**Stated goal**
Reproduce the top of the data verbatim, through and including the line that contains "kinds: Surface between".

**Collected material**
━━━
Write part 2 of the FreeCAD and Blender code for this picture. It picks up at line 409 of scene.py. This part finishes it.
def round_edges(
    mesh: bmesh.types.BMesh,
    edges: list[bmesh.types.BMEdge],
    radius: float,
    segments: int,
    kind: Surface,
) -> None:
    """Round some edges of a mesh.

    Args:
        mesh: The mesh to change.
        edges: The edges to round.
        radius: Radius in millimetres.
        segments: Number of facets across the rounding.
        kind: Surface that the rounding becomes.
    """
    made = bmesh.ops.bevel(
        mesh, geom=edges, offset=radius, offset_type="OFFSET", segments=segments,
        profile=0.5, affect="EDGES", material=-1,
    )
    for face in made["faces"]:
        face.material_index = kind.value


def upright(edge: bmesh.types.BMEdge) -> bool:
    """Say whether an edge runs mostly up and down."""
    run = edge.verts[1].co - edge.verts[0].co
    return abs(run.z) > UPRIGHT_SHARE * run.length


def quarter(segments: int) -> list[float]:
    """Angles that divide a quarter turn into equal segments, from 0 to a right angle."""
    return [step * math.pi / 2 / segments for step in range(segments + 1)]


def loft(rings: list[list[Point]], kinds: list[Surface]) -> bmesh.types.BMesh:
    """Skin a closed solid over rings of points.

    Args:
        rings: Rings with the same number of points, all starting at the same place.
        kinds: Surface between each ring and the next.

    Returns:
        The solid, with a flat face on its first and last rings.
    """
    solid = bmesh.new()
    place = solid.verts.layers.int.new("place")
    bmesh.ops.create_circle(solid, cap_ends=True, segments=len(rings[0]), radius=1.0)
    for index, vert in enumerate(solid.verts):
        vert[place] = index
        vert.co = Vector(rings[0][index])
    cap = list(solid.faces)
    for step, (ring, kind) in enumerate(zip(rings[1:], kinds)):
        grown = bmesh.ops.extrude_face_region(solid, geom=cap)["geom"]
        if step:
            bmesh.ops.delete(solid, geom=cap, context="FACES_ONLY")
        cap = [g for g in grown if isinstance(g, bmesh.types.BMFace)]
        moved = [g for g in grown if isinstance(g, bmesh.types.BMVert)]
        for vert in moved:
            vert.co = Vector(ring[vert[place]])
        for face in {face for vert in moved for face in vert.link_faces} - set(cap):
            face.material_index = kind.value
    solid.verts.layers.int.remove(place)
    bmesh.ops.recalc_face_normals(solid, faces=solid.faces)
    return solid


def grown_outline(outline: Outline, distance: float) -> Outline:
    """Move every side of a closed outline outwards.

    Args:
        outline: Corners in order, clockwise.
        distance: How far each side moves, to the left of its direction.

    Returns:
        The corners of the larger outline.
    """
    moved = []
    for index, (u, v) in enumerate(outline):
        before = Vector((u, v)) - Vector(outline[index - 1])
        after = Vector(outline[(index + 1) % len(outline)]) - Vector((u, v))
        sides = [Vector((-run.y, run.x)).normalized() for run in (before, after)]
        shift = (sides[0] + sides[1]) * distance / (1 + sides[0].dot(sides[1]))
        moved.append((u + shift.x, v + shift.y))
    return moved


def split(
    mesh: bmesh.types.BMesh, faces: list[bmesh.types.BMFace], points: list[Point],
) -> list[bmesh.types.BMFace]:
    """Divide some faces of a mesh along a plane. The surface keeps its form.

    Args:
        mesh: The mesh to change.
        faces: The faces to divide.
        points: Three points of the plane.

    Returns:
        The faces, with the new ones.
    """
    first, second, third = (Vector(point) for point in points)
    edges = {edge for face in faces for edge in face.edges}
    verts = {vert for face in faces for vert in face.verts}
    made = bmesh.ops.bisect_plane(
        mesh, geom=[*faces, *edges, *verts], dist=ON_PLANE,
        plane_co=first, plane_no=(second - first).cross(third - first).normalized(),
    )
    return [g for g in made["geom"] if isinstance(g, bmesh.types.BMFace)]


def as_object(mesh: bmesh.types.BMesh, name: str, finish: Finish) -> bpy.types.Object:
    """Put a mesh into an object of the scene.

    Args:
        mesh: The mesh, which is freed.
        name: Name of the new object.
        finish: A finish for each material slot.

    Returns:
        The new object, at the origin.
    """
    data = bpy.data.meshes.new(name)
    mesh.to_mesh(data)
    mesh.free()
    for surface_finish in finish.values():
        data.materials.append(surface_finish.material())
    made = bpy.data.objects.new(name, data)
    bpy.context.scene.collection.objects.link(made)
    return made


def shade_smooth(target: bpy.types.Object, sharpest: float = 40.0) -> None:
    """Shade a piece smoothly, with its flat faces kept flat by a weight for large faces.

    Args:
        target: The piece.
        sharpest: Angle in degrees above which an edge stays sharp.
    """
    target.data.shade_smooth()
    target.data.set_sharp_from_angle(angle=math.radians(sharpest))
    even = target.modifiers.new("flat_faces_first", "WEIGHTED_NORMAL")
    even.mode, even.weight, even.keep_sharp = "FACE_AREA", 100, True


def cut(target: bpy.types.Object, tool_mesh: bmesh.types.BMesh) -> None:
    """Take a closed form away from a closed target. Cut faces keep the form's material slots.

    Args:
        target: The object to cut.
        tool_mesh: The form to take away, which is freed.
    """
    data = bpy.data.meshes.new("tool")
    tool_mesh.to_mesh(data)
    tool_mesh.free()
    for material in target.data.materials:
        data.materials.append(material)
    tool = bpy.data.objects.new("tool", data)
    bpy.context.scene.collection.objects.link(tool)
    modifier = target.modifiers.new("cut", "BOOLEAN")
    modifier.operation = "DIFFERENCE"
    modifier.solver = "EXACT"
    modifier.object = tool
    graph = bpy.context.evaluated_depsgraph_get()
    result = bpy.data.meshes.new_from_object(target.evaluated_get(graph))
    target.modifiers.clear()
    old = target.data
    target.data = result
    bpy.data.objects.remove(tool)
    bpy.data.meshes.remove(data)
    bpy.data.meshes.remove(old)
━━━
**Full answer**
Write part 2 of the FreeCAD and Blender code for this picture. It picks up at line 409 of scene.py. This part finishes it.
def round_edges(
    mesh: bmesh.types.BMesh,
    edges: list[bmesh.types.BMEdge],
    radius: float,
    segments: int,
    kind: Surface,
) -> None:
    """Round some edges of a mesh.

    Args:
        mesh: The mesh to change.
        edges: The edges to round.
        radius: Radius in millimetres.
        segments: Number of facets across the rounding.
        kind: Surface that the rounding becomes.
    """
    made = bmesh.ops.bevel(
        mesh, geom=edges, offset=radius, offset_type="OFFSET", segments=segments,
        profile=0.5, affect="EDGES", material=-1,
    )
    for face in made["faces"]:
        face.material_index = kind.value


def upright(edge: bmesh.types.BMEdge) -> bool:
    """Say whether an edge runs mostly up and down."""
    run = edge.verts[1].co - edge.verts[0].co
    return abs(run.z) > UPRIGHT_SHARE * run.length


def quarter(segments: int) -> list[float]:
    """Angles that divide a quarter turn into equal segments, from 0 to a right angle."""
    return [step * math.pi / 2 / segments for step in range(segments + 1)]


def loft(rings: list[list[Point]], kinds: list[Surface]) -> bmesh.types.BMesh:
    """Skin a closed solid over rings of points.

    Args:
        rings: Rings with the same number of points, all starting at the same place.
        kinds: Surface between each ring and the next.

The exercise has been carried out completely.